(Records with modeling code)
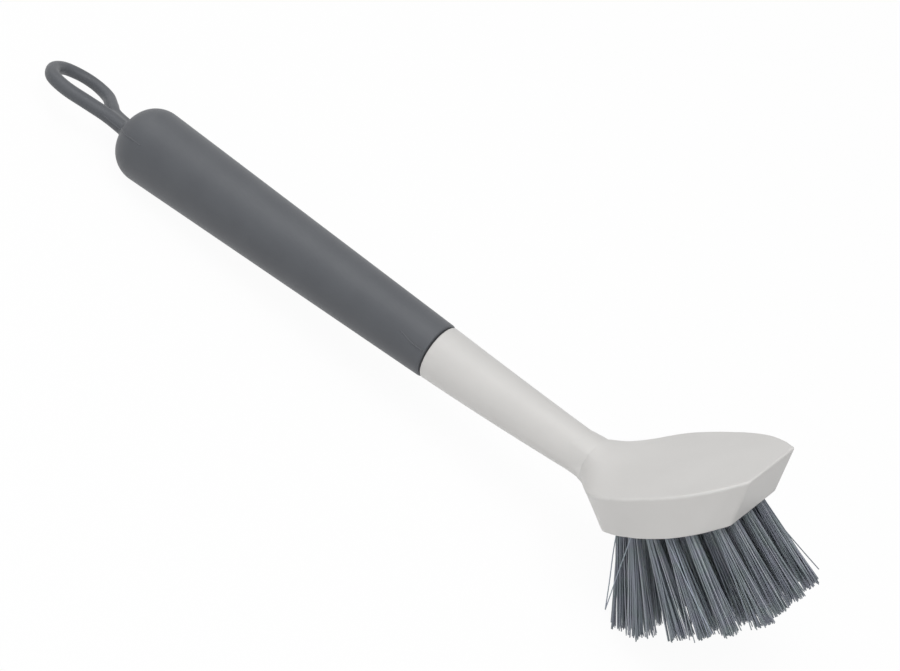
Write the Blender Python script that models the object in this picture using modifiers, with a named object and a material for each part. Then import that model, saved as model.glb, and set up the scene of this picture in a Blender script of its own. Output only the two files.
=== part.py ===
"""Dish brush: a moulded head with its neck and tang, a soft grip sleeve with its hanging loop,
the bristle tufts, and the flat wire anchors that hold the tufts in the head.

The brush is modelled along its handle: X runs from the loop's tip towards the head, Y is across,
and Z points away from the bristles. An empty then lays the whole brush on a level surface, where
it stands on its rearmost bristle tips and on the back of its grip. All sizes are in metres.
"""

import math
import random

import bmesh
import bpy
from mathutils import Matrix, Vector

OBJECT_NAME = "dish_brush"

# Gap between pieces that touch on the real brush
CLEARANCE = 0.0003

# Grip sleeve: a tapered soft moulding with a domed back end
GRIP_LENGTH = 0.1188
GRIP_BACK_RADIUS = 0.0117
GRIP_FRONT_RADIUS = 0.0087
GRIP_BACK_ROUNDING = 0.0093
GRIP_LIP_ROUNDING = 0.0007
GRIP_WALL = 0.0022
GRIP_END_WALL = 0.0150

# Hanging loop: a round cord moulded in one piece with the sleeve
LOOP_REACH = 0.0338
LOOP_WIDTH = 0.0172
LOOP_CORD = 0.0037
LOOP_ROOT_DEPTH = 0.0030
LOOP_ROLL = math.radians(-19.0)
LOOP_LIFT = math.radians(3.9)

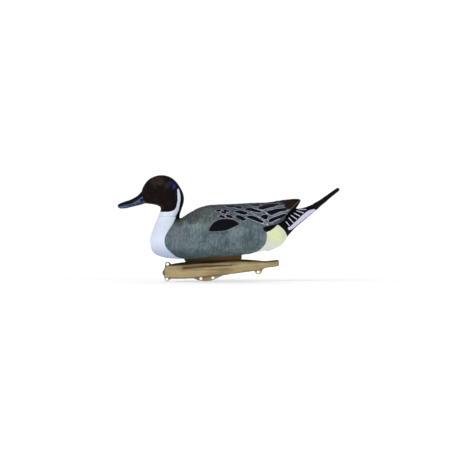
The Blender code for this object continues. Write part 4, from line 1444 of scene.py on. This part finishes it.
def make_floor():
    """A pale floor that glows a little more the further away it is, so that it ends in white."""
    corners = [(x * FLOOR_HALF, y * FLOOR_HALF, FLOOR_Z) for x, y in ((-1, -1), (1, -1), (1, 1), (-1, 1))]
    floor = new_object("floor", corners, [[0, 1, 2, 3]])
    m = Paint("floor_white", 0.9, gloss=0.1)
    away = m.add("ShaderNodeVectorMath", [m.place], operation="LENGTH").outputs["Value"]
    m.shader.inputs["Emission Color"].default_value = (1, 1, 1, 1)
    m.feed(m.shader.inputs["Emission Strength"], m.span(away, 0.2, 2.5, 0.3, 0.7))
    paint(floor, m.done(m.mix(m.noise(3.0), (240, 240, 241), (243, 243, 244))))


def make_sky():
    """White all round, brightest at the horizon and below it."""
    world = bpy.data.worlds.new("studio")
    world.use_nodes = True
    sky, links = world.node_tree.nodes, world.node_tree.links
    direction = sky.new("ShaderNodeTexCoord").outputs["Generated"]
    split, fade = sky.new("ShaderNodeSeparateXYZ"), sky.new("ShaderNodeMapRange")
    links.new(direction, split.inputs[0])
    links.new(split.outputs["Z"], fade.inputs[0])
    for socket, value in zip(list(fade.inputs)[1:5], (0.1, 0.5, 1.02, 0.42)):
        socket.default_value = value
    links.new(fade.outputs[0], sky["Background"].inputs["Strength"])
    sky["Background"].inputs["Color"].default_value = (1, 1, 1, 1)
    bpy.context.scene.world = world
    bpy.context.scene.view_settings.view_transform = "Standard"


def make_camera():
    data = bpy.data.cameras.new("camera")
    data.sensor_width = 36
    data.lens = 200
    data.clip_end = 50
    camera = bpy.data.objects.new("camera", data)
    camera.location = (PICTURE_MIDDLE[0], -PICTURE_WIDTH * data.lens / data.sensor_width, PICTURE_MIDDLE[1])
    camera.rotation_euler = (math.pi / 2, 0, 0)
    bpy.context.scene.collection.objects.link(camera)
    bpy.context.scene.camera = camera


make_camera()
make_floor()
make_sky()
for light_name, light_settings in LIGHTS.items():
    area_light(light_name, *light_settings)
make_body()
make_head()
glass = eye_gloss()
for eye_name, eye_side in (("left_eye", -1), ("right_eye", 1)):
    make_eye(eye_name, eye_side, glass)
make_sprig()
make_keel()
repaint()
* * *
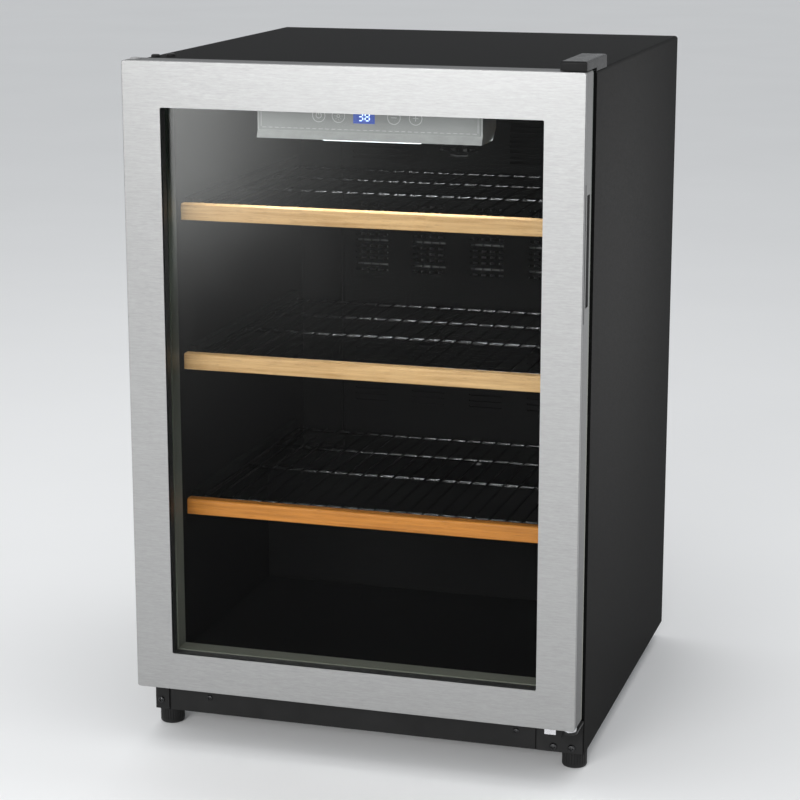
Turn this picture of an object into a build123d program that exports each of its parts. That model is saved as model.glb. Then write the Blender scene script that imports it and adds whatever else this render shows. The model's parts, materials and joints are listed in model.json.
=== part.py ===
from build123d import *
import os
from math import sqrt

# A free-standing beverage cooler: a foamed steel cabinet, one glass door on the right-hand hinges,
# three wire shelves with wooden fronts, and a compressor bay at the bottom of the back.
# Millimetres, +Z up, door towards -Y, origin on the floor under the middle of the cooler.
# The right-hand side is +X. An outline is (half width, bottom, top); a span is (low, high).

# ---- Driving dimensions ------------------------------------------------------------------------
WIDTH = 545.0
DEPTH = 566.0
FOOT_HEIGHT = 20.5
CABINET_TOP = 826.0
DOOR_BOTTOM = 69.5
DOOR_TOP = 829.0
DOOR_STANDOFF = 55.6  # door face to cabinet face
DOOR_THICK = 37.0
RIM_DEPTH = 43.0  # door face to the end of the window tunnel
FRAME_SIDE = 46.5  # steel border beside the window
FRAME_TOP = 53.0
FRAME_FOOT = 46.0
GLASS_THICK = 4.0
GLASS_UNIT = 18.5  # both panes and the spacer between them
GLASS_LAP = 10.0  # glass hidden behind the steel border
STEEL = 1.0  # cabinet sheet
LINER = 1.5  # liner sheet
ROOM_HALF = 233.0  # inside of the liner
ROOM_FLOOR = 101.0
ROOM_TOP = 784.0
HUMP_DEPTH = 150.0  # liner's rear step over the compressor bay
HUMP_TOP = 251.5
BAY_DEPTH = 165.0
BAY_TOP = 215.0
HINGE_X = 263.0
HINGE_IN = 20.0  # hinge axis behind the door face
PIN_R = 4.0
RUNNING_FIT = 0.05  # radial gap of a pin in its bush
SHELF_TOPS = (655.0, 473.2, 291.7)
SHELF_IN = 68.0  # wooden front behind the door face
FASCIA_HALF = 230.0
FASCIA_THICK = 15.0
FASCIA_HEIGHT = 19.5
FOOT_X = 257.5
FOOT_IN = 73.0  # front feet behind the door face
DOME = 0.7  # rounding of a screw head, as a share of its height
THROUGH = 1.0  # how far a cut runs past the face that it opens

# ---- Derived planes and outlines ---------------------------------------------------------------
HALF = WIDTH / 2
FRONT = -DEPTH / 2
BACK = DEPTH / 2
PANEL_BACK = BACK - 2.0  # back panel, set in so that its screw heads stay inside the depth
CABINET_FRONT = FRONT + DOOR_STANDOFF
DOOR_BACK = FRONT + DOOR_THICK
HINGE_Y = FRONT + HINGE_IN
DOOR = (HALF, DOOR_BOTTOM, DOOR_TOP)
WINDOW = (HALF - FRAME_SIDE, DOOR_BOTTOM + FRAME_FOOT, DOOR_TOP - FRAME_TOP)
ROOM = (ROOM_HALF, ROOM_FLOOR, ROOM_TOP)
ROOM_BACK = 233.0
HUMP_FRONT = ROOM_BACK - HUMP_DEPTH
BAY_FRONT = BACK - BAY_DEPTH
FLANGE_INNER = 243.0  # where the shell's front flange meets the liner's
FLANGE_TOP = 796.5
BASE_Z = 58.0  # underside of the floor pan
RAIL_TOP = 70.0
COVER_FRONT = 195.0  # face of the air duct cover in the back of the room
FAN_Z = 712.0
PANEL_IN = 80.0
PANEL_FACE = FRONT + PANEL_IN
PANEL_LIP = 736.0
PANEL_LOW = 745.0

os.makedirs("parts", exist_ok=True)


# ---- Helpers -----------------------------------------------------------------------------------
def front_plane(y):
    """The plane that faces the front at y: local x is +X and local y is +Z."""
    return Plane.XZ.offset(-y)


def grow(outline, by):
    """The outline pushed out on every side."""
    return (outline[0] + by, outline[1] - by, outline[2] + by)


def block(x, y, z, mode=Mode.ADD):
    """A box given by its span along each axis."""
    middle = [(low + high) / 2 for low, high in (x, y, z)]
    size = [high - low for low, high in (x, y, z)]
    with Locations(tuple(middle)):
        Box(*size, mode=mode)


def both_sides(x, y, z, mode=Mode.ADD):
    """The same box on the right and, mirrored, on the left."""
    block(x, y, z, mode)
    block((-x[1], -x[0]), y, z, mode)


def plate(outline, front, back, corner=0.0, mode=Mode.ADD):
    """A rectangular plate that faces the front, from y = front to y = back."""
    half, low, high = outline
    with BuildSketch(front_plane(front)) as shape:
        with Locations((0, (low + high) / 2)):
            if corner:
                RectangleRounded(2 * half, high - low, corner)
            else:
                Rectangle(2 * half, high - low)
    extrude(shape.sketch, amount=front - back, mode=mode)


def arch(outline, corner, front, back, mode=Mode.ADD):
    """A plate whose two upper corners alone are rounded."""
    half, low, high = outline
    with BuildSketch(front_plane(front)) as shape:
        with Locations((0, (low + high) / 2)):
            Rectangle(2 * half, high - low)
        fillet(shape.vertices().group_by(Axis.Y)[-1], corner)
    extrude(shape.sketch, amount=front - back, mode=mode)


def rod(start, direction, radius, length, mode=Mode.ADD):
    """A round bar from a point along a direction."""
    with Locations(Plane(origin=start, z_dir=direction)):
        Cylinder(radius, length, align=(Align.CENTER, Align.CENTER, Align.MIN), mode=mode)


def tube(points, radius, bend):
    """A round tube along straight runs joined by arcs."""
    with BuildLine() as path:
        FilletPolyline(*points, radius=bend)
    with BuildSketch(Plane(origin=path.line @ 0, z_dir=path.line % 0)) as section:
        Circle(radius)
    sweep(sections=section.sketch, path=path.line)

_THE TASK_
Your task is to transcribe only the lines from the line containing "The Blender code" through the line containing "(243, 243, 244))))", word for word.

_ANSWER TO THE EXERCISE_
The Blender code for this object continues. Write part 4, from line 1444 of scene.py on. This part finishes it.
def make_floor():
    """A pale floor that glows a little more the further away it is, so that it ends in white."""
    corners = [(x * FLOOR_HALF, y * FLOOR_HALF, FLOOR_Z) for x, y in ((-1, -1), (1, -1), (1, 1), (-1, 1))]
    floor = new_object("floor", corners, [[0, 1, 2, 3]])
    m = Paint("floor_white", 0.9, gloss=0.1)
    away = m.add("ShaderNodeVectorMath", [m.place], operation="LENGTH").outputs["Value"]
    m.shader.inputs["Emission Color"].default_value = (1, 1, 1, 1)
    m.feed(m.shader.inputs["Emission Strength"], m.span(away, 0.2, 2.5, 0.3, 0.7))
    paint(floor, m.done(m.mix(m.noise(3.0), (240, 240, 241), (243, 243, 244))))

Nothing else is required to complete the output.